2.2 De gronden van het verzet houden, zakelijk weergegeven, in dat klager zich met de beslissing van de voorzitter en de gronden waarop deze berust, niet kan verenigen.
3 VERWEER
3.1 Verweerder heeft zich tegen het verzet en de klacht verweerd, op welk verweer de raad hierna waar nodig zal ingaan.
4 BEOORDELING
4.1 Naar het oordeel van de raad volgt uit de zich in het dossier bevindende stukken en het verhandelde ter zitting genoegzaam dat aan de zijde van klager ten tijde van het indienen van zijn klacht en ook nog tijdens de behandeling daarvan ter zitting sprake was van belet en hij bijgevolg niet in staat was zijn functie van bestuurder uit te oefenen. Dat was hij ten tijde van de opdrachtverstrekking derhalve ook niet. In de klachtbrief van 26 februari 2019 stelt klager immers dat vanaf 29 april 2017 sprake is van een beletsituatie in de zakelijke verhoudingen in zijn onderneming en dat hij als gezamenlijk bevoegd medebestuurder formeel nog met belet is. Dat betekent dat de andere bestuurder van de vennootschap vanwege het belet van klager de beslissingen moest c.q. mocht nemen. Overigens vormt het aanvaarden van een opdracht van een onbevoegde geen onderdeel van de klacht. Hierover is immers pas in verzet geklaagd. Nog afgezien daarvan is het oordeel hierover voorbehouden aan de civiele rechter.
4.2 Ten overvloede overweegt de raad dat de voorzitter in r.o. 4.1 ten onrechte heeft overwogen dat de brieven van 30 augustus en 23 september 2019 geen onderdeel uitmaken van het dossier. Dat doen zij wel, maar de daarin geformuleerde aanvullende klachten liggen niet ter beoordeling voor. De beoordeling door de (voorzitter van de) raad beperkt zich immers tot de klacht die de deken ter beoordeling heeft voorgelegd.
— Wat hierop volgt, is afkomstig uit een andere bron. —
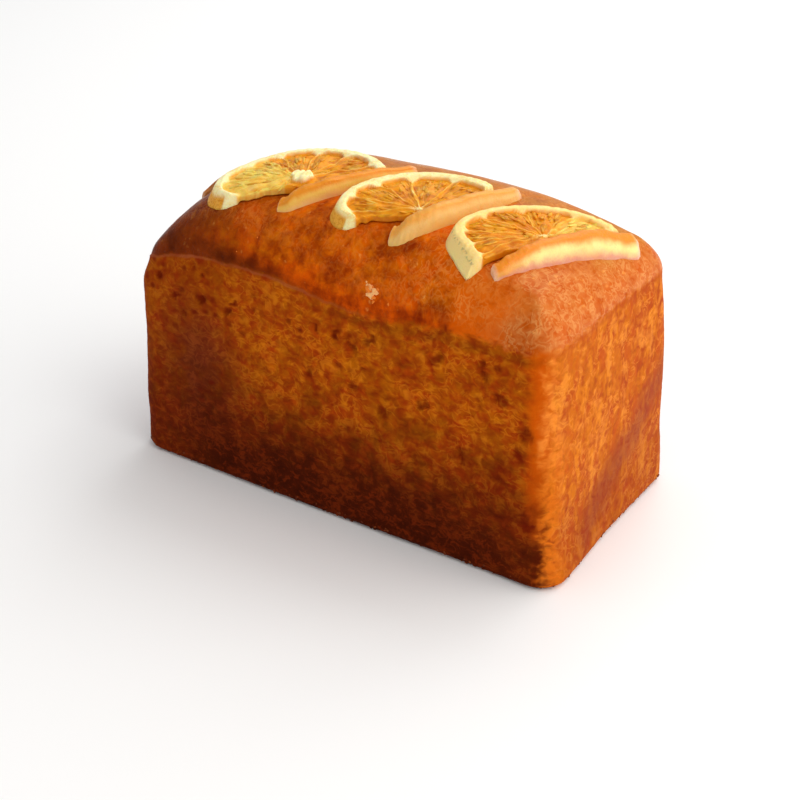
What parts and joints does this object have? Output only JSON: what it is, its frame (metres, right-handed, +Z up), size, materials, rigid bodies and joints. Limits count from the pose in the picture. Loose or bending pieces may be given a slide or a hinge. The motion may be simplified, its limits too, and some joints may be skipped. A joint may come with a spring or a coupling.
{
  "type": "orange pound cake loaf",
  "caption": "Uncut rectangular loaf cake with a glazed domed top, dressed with half slices of dried orange and strips of candied peel.",
  "frame": {"origin": "middle of the flat base", "axes": "+X along the loaf towards its steeper end, +Y across it, +Z up; the dressed long side faces -Y"},
  "size_m": [0.1824, 0.0944, 0.1181],
  "materials": {
    "cake_crust": "baked golden-brown crumb, brushed with a thin orange glaze on the dome",
    "dried_orange": "translucent dried orange flesh with a pale pith rim",
    "candied_peel": "soft candied peel, zest on one edge and pale pith on the other"
  },
  "bodies": {
    "root": {"loaf": "cake_crust", "orange_slice_1": "dried_orange", "orange_slice_2": "dried_orange", "orange_slice_3": "dried_orange", "peel_strip_1": "candied_peel", "peel_strip_2": "candied_peel", "peel_strip_3": "candied_peel", "peel_strip_4": "candied_peel"}
  },
  "joints": []
}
De raad begrijpt r.o. 4.1 van de voorzitter dan ook aldus, dat bedoeld is dat de in de brieven van 30 augustus en 23 september 2019 geformuleerde nieuwe klachten buiten beschouwing worden gelaten. Nu het voorgaande door klager niet als grond voor verzet is aangevoerd, kan dit enkele gegeven niet tot gegrondheid van dat verzet leiden. Zou dat al anders zijn, dan zou zulks bovendien niet alsnog gegrondheid van de klacht tot gevolg hebben. De aanvullende klachten worden feitelijk immers zowel door de voorzitter als de raad buiten beschouwing gelaten.
4.3 De raad is dan ook van oordeel dat de voorzitter bij zijn beoordeling van de klacht de juiste maatstaf heeft toegepast en acht heeft geslagen op alle relevante feiten en omstandigheden van het geval.
4.4 Nu het verzet van klaagster tegen de beslissing van de voorzitter derhalve geen nieuwe gezichtspunten oplevert, is er geen plaats voor verder onderzoek naar de klacht en moet het verzet ongegrond worden verklaard.
BESLISSING
De raad van discipline:
- verklaart het verzet ongegrond.
Aldus beslist door mr. C.H. van Breevoort-de Bruin, voorzitter, mrs. J.H.M. Nijhuis en P. Rijpstra, leden, bijgestaan door mr. M.M.C. van der Sanden als griffier en uitgesproken in het openbaar op 9 maart 2020.